As part of its Chapter 11 proceedings, Gol has been submitting its preliminary financial results on a monthly basis to the Southern District of New York, revealing signs of the broader challenges the industry faced in the second quarter.
“[In May], Gol’s EBITDA margin was 11%, which is considered weak, particularly in light of the issues in Porto Alegre that affected everyone’s results. Essentially, the sector started the second quarter on a weak footing and will continue to feel the impact of rising costs into the third quarter,” explained a source.
Market experts suggest that an EBITDA (earnings before interests, taxes, depreciation and amortization) margin of around 25% is considered healthy to effectively cover the cost of capital in Brazil.
The competitive landscape for Gol and Azul could become even more challenging as Latam, which currently holds over 40% of the Brazilian market share, is taking steps to solidify its position by bolstering its liquidity.
On March 3, Latam announced plans to conduct a secondary offering aiming to raise at least $200 million and is considering relisting its American Depositary Receipts (ADRs) in New York, which were previously suspended during the group’s restructuring phase.
Sources indicate that this financial strategy could enable Latam to reduce its fares by alleviating balance sheet pressures and paying off high-interest debts.
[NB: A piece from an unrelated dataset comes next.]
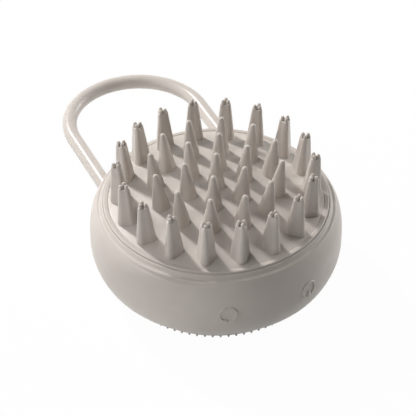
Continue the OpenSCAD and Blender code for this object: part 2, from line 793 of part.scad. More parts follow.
module board_chips()
    color([0.1, 0.1, 0.1]) for (c = [[-5, -6, 7, 7, 1], [8, -3, 4, 4, 0.9], [-14, 4, 3, 3, 0.9],
                                     [12, 6, 3, 2, 1.2], [4, 8, 3, 3, 1]])
        translate([c[0] - c[2] / 2, c[1] - c[3] / 2, board_top]) cube([c[2], c[3], c[4]]);

// Socket boxes: centre x, centre y, length, width, height
battery_socket = [board_l / 2 - socket_inset, -7, 5, 6, 3.5];
motor_socket = [socket_inset - board_l / 2, 3, 5, 6, 3.5];
key_socket = [0, socket_inset - inner_shift - board_w / 2, 10, 4, 3];
charge_socket = [0, board_w / 2 - inner_shift - socket_inset - 0.5, 8, 4, 3];
module wire_sockets()
    color([0.9, 0.88, 0.82]) for (s = [battery_socket, motor_socket, key_socket, charge_socket])
        translate([s[0] - s[2] / 2, s[1] - s[3] / 2, board_top]) cube([s[2], s[3], s[4]]);

module board_screws()
    color(steel) for (x = [-post_x, post_x], y = [-post_y, post_y])
        translate([x, y - inner_shift, board_top + screw_head_h]) mirror([0, 0, 1]) screw(board_screw_l);

// ---- motor ----
module along_motor(x) translate([x, 0, motor_z]) rotate([0, 90, 0]) children();

module motor_can()
    color(steel) along_motor(motor_x0) difference() {
        cylinder(r = motor_r, h = motor_l - end_cap_t);
        translate([0, 0, can_end_t]) cylinder(r = motor_r - can_wall, h = motor_l);
    }

module motor_end_cap()
    color([0.9, 0.88, 0.82]) along_motor(motor_x1 - end_cap_t) difference() {
        union() {
            cylinder(r = motor_r, h = end_cap_t);
            translate([0, 0, end_cap_t - bearing_l]) cylinder(r = shaft_r + hub_wall, h = bearing_l);
        }
        translate([0, 0, -bearing_l]) cylinder(r = shaft_r + shaft_gap, h = 3 * bearing_l);
    }

module motor_magnets()
    color([0.25, 0.25, 0.27]) along_motor(rotor_x) difference() {
        cylinder(r = motor_r - can_wall, h = rotor_l);
        translate([0, 0, -1]) cylinder(r = motor_r - can_wall - magnet_arc_t, h = motor_l);
        translate([-motor_r, -magnet_slot / 2, -1]) cube([2 * motor_r, magnet_slot, motor_l]);
    }

module motor_shaft()
    color(steel) along_motor(shaft_x) cylinder(r = shaft_r, h = weight_x + weight_l + shaft_tip - shaft_x);

module motor_armature()
    color([0.72, 0.45, 0.2]) along_motor(rotor_x + armature_inset) difference() {
        cylinder(r = armature_r, h = rotor_l - 2 * armature_inset);
        translate([0, 0, -1]) cylinder(r = shaft_r, h = motor_l);
    }

module eccentric_weight()
    color([0.5, 0.48, 0.45]) along_motor(weight_x) difference() {
        union() {
            intersection() {
                cylinder(r = weight_r, h = weight_l);
                translate([0, -weight_r, -1]) cube([weight_r, 2 * weight_r, weight_l + 2]);
            }
            cylinder(r = shaft_r + hub_wall, h = weight_l);
        }
        translate([0, 0, -1]) cylinder(r = shaft_r, h = weight_l + 2);
    }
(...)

“By not reducing fares, Latam is inadvertently supporting Gol and Azul. If Latam manages to renegotiate its debts and gains financial leeway, it will disadvantage its rivals, who are burdened with higher debts and depleting cash. Latam has no current incentive to increase prices,” a source informed Valor.
Meanwhile, the prospect of government support for Brazilian airlines has faded. There has been longstanding discussion about utilizing the National Fund of Civil Aviation (FNAC) to secure loans, but progress has stalled. Despite multiple deadlines being set, no substantial actions have been taken.
Representatives from Gol, Abra, Latam, and Azul have all declined to comment on the matter.